Perform the following experiments with it:
- Use each of the ten prompts you devised for Level 1 to start a conversation with
it. Continue each conversation for at least twelve cycles of questions and answers
before saying “bye”. Then answer the following questions:
- What are some similarities and differences with how it answered your prompts
in comparison with the LLMs you examined for Level 1?
- What are the longest, shortest, and average times it needed to generate an answer?
- Was there any significant difference between the longest and shortest times?
- If so, was there any particular pattern or situation that seemed to trigger
this difference?
- Overall, what were the strengths and weaknesses of this small version of
BlenderBot as a conversation partner?
- Find three people not enrolled in this course.
- Have each of them sit down with the BlenderBot program.
- Be upfront that it is an AI.
- Ask them to chat with it for a while about a topic of interest to them.
- Then ask them to assess the degree to which they found it to be humanlike.
- Ask them to be specific about aspects of its responses that were more or
less convincing in this regard.
Level 3
Do one of the following:
- Write a nontrivial program that makes use of the BlenderBot version from Level 2
in an essential way. The program can do anything you would like, but it must be
something interesting that has a chatbot as an integral component. Feel free to
discuss ideas with the instructor for feedback on project ideas. The intention is
that any program that employs an LLM in a non-trivial way and is itself an application that someone would conceivably want to use will receive credit.
- Select a HuggingFace transformer that performs a task other than text
generation (e.g. text to image). As with the previous option, embed the transformer
in an interesting program for which its use is integral to the program’s purpose.
- Configure and set up (either in a Kaggle notebook or on your own machine) an
LLM with at least 7 billion parameters in a HuggingFace pipeline.
- Feel free to consult this searchable list of models or this alphabetical list to select one.
- Be sure to set it up to run on a GPU - otherwise, it will run far too slowly. (If you use Kaggle, you have a 30 hour/week limit on GPU acceleration.)
- Carefully measure and document its response time with your GPU setup.
- Then repeat the Level 2 work with this newly configured LLM. Compare its
performance with BlenderBot for each of the described experiments.

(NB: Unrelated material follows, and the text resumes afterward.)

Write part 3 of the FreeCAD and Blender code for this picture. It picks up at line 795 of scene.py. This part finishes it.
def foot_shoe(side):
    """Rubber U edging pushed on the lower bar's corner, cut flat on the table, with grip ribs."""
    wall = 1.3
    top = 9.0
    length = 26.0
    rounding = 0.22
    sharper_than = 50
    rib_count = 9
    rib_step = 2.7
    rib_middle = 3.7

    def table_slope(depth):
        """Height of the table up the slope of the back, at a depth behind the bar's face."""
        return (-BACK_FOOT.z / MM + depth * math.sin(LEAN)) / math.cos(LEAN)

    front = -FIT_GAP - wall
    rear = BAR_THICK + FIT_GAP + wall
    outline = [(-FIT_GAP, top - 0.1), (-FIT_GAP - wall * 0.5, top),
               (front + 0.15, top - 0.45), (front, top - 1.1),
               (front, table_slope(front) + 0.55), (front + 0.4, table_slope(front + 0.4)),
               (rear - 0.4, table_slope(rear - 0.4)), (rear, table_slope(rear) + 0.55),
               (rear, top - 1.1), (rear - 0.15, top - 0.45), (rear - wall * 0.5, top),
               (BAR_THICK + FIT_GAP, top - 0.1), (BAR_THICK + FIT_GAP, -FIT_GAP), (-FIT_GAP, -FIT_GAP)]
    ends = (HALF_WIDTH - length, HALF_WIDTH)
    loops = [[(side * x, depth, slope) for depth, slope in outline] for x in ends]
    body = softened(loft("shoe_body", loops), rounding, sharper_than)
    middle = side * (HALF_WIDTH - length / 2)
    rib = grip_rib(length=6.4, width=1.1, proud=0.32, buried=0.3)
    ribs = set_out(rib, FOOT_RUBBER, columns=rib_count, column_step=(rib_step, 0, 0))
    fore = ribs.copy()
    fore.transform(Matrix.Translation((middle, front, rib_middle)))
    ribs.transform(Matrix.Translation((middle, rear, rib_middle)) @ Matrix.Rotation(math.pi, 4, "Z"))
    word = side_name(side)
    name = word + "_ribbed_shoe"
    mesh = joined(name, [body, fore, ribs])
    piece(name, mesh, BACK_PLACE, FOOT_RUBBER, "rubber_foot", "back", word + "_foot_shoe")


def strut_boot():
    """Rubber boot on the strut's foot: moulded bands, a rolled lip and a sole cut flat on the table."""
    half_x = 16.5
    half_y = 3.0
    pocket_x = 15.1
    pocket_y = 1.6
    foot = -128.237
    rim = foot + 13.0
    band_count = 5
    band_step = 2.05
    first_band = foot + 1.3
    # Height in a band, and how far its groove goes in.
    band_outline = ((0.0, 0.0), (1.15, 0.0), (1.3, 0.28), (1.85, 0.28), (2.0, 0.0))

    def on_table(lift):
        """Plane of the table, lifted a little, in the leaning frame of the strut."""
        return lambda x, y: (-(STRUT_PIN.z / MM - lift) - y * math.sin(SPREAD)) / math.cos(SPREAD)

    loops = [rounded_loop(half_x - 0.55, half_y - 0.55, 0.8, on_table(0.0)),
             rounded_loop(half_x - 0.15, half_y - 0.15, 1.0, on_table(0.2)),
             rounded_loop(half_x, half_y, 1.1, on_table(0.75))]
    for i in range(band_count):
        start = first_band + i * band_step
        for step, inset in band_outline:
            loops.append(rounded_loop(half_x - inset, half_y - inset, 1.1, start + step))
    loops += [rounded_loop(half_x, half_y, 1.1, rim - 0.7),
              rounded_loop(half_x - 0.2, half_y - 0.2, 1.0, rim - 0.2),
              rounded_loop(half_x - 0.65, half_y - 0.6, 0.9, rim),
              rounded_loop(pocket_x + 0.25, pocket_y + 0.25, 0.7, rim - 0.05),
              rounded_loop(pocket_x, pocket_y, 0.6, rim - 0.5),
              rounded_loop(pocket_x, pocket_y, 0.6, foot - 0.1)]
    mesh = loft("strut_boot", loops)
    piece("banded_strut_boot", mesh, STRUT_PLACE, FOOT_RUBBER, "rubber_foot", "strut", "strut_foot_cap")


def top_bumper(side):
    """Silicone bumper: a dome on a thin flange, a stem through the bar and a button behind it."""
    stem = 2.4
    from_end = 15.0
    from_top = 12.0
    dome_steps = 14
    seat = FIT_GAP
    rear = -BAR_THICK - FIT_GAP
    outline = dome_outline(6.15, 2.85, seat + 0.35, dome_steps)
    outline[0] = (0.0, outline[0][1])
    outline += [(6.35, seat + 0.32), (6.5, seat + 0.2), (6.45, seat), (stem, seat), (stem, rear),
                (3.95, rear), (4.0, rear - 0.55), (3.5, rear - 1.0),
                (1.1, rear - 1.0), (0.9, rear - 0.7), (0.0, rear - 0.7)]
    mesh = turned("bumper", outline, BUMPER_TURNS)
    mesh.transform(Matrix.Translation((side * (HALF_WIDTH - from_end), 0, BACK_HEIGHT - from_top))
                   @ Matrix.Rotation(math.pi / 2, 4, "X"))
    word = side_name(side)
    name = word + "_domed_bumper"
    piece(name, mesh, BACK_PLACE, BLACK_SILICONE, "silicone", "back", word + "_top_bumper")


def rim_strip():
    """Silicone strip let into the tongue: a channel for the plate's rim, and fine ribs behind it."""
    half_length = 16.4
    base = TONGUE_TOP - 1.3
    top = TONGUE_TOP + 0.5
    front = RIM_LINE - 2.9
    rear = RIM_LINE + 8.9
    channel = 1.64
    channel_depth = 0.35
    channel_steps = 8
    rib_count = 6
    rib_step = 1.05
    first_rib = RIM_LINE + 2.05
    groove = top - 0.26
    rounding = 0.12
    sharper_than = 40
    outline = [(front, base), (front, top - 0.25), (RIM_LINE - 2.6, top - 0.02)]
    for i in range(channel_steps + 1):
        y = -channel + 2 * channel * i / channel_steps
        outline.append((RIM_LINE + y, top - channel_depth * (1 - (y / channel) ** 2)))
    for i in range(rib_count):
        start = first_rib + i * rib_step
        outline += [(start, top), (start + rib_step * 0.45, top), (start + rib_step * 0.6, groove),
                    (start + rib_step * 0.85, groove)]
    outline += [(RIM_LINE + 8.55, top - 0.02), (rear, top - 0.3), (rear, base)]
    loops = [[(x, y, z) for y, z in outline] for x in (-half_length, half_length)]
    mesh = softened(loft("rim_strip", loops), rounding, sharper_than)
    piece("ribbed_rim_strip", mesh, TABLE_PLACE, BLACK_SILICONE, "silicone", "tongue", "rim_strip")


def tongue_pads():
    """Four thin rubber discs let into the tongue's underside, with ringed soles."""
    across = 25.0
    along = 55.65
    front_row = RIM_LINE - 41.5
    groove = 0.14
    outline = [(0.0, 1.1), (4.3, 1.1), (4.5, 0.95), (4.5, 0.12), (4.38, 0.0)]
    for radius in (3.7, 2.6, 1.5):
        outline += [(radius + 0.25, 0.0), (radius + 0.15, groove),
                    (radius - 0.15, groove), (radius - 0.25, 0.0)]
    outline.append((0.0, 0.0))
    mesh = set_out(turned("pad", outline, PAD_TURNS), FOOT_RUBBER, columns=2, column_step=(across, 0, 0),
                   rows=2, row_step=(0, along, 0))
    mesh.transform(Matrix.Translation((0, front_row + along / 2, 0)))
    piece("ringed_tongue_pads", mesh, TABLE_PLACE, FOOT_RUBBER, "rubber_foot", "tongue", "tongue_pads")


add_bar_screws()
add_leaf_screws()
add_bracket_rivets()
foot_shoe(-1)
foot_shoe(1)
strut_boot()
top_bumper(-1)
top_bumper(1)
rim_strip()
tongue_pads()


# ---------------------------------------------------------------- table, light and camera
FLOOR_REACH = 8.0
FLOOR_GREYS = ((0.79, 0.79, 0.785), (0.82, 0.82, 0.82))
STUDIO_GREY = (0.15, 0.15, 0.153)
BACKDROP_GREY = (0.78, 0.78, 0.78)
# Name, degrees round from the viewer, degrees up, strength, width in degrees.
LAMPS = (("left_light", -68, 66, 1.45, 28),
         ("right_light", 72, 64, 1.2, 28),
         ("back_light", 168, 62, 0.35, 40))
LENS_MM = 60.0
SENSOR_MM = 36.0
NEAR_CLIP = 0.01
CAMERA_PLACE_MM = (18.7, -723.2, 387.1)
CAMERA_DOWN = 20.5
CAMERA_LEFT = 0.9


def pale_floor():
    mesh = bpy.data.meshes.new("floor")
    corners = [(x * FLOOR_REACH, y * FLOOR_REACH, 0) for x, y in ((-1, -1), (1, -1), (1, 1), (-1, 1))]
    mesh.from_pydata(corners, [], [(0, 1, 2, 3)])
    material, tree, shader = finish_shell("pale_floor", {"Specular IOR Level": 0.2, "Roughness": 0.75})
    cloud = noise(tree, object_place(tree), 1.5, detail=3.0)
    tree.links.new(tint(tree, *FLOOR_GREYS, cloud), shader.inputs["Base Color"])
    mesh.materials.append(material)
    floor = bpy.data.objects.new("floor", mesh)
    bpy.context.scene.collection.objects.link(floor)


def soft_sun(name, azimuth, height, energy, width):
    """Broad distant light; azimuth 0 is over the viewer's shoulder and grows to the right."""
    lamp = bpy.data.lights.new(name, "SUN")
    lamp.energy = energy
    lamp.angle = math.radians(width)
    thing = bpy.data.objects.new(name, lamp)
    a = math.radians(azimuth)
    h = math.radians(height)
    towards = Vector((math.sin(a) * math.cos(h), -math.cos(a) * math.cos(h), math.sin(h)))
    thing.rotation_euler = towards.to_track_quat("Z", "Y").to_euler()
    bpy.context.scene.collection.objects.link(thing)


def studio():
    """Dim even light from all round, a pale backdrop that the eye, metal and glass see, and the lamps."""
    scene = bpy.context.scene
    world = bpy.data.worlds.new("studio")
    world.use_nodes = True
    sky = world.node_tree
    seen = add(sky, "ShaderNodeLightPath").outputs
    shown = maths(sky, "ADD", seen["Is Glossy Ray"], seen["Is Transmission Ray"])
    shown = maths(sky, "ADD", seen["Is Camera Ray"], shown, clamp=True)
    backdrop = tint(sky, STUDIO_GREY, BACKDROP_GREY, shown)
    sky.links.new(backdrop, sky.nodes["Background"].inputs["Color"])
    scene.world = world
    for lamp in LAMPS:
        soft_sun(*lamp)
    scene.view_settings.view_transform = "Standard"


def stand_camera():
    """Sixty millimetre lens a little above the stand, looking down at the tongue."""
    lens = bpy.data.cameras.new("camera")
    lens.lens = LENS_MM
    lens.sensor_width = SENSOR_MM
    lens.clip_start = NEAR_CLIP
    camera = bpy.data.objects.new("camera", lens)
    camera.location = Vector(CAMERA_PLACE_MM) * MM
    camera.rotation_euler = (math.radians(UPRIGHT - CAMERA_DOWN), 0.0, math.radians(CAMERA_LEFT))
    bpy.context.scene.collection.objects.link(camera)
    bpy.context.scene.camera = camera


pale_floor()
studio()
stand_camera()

For all of the above options, the student should schedule a meeting with the
instructor to demonstrate their work.
Paper
When you are finished with your experiments, write a paper that includes answers
to all questions above.
For the Level 3 programming options, describe your
application and its purpose, discuss why a transformer is pertinent, and assess
how well it fulfills its stated purpose.
For the Level 3 7-billion+ option, document your machine configuration along
with the installation and configuration process at a level sufficient to enable
another student in the course to replicate your setup given comparable equipment.